Your die is simply an inverse of the tap; it cuts threads on the outside of the rod.

  • Insert your die into a die stand and screw it firmly.
  • Clamp the rod on the vice for support once more, and the die is attached to it.
  • To create the thread, apply some pressure and turn continuously, after a while for every full turn, always give it a half turn in the reverse direction.
  • Once you are done, remove the rod from the vice.

​You Should Always Apply Lubrication Oil

The process of tapping and die setting requires lubrication to ensure an efficient and fast threading process.

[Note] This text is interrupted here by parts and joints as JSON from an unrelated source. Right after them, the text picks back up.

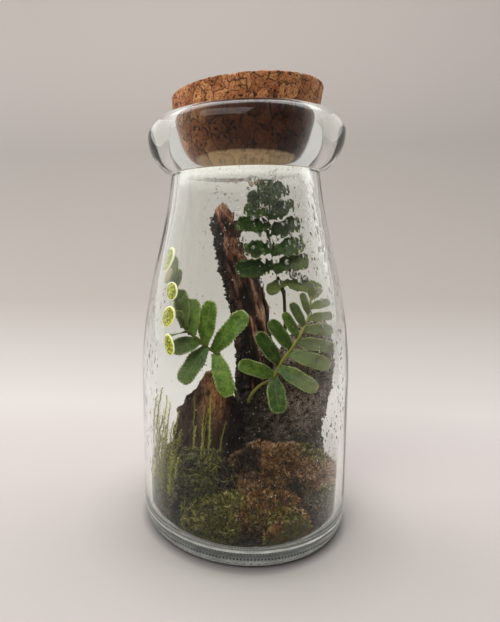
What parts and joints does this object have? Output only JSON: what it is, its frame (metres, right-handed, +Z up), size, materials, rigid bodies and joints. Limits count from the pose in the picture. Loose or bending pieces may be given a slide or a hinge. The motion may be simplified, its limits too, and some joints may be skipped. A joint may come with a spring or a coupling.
{
  "type": "glass plant terrarium",
  "caption": "Closed bottle terrarium: a clear glass jar with rolled lip and cork stopper, holding moss, fern fronds, driftwood and bark on dark soil.",
  "frame": {"origin": "on the jar's axis at the plane of the ring that the jar stands on", "axes": "+Z up along the jar's axis, -Y towards the side seen in the picture, +X to that viewer's right"},
  "size_m": [0.072, 0.072, 0.1478],
  "materials": {
    "glass": "clear polished",
    "cork": "matt granular cork",
    "soil": "rough damp",
    "driftwood": "rough fibrous",
    "bark": "rough",
    "peat": "rough fibrous",
    "fern": "satin leaf",
    "fern_dark": "satin leaf",
    "moss_sprig": "soft feathery",
    "moss_green": "soft granular",
    "moss_rust": "soft granular",
    "moss_grey": "soft granular",
    "moss_brown": "soft granular"
  },
  "bodies": {
    "root": {"glass_jar": "glass", "cork_stopper": "cork", "soil_bed": "soil", "driftwood_tall": "driftwood", "bark_chunk": "bark", "root_mass": "peat", "fern_frond_right": "fern", "fern_frond_left": "fern", "fern_frond_back": "fern_dark", "feather_moss_wall": "moss_sprig", "moss_front_green": "moss_green", "moss_front_rust": "moss_rust", "moss_front_right": "moss_green", "moss_right": "moss_grey", "moss_mound": "moss_brown", "moss_left": "moss_green", "moss_back": "moss_green"}
  },
  "joints": []
}
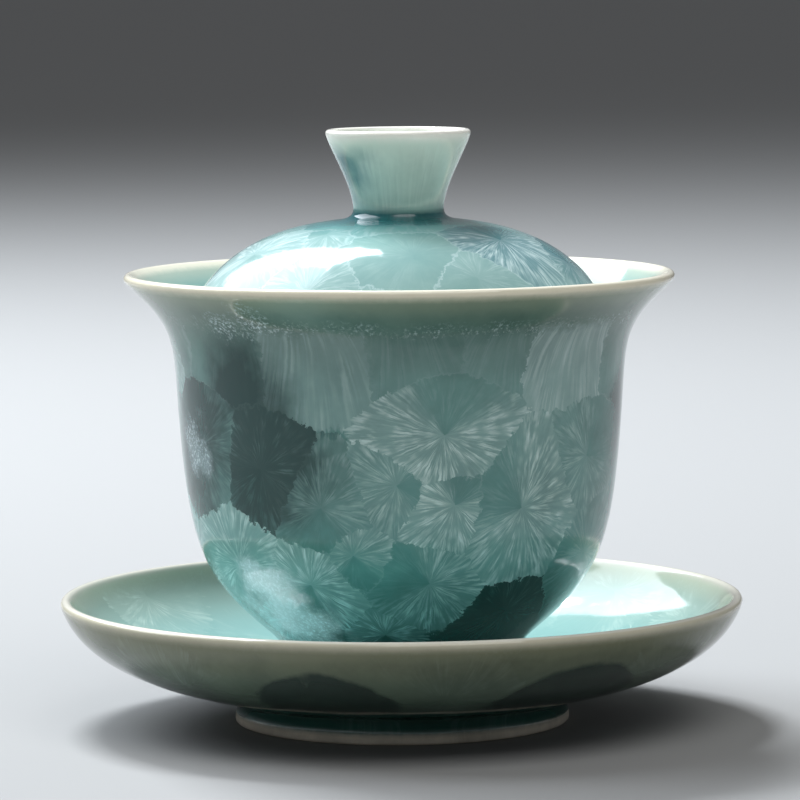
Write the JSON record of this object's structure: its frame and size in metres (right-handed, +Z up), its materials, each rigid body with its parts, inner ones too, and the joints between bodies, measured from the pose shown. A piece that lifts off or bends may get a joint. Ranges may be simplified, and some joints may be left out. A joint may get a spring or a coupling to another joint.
{
  "type": "gaiwan",
  "caption": "Lidded porcelain tea bowl with a flared lip and a trumpet-knobbed lid, standing in the well of a footed saucer.",
  "frame": {"origin": "centre of the saucer's foot ring, on the surface it stands on", "axes": "+Z up along the common axis of saucer, bowl and lid; +X and +Y are any two square directions, because each piece is round"},
  "size_m": [0.1182, 0.1182, 0.1024],
  "materials": {
    "saucer_glaze": "glossy pale celadon glaze with faint crystals, bare clay on the foot ring's flat",
    "bowl_glaze": "glossy blue-green crystalline glaze, cream where it runs thin on the lip",
    "lid_glaze": "glossy aqua crystalline glaze, darker where it pools round the knob"
  },
  "bodies": {
    "saucer": {"saucer": "saucer_glaze"},
    "bowl": {"bowl": "bowl_glaze"},
    "lid": {"lid": "lid_glaze"}
  },
  "joints": [
    {"name": "bowl_lift", "type": "slide", "parent": "saucer", "child": "bowl", "axis": [0, 0, 1], "range_m": [0, 0.045]},
    {"name": "lid_lift", "type": "slide", "parent": "bowl", "child": "lid", "axis": [0, 0, 1], "range_m": [0, 0.045]}
  ]
}
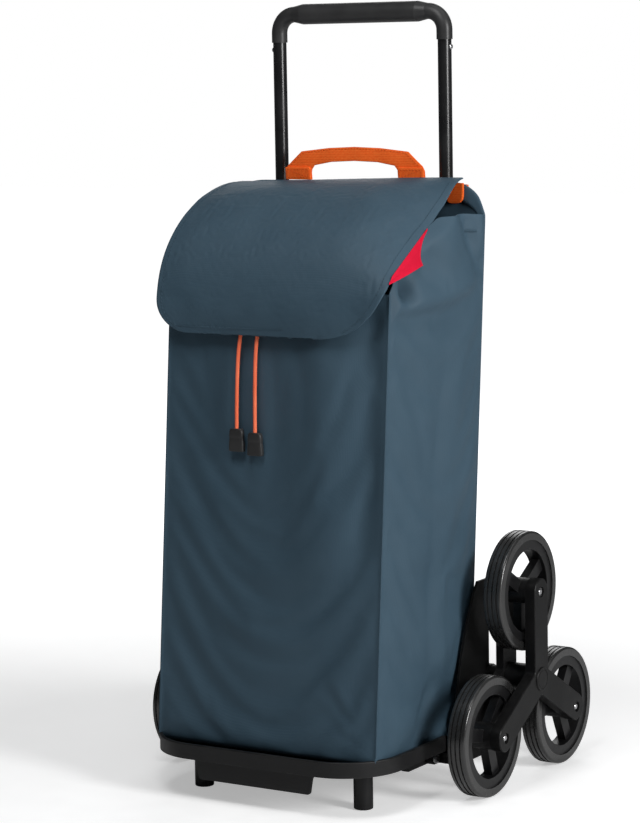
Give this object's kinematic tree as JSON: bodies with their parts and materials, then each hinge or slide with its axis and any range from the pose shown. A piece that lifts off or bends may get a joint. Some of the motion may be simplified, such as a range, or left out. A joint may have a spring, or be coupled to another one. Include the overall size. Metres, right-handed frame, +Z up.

These following lubricants are suggested for you; the lubricant to be used depends on the material in question.

  • For carbon steel – petroleum-based cutting oil should be used.
  • For alloy steel – petroleum-based oil mixed along with kerosene.
  • Bronze – kerosene mixed with a small amount of petroleum-based cutting oil.
  • Cast Iron – usually no lubricant is applied.
  • Brass – kerosene or mineral spirit.
  • Aluminum – no lubricant is applied.

​Precautionary Measures to Adhere to When Tapping and Die Setting

  • Tapping operations create chips, therefore protect any parts of your work piece or surrounding that can get damaged by chips.
  • Do not neglect reversing the direction of turning during tapping to avoid getting stuck with debris.
  • Always ensure the tap and holes are lubricated.
  • Also, ensure the hole is free of debris.
  • If your tap fails to turn, ask a plumber.
  • Always keep your work area clean, tidy and orderly.
  • Do not change the angle of the tap, especially at the initial stages of threading.
  • The tap should be perpendicular to the workplace.

Conclusion

Tapping and die setting at first can be scary, but such fears can be countered by following this tutorial line by line to the later and also by understanding that mastery comes with some degree of patience and practice.

Hence do not give up at the encounter of any difficulty.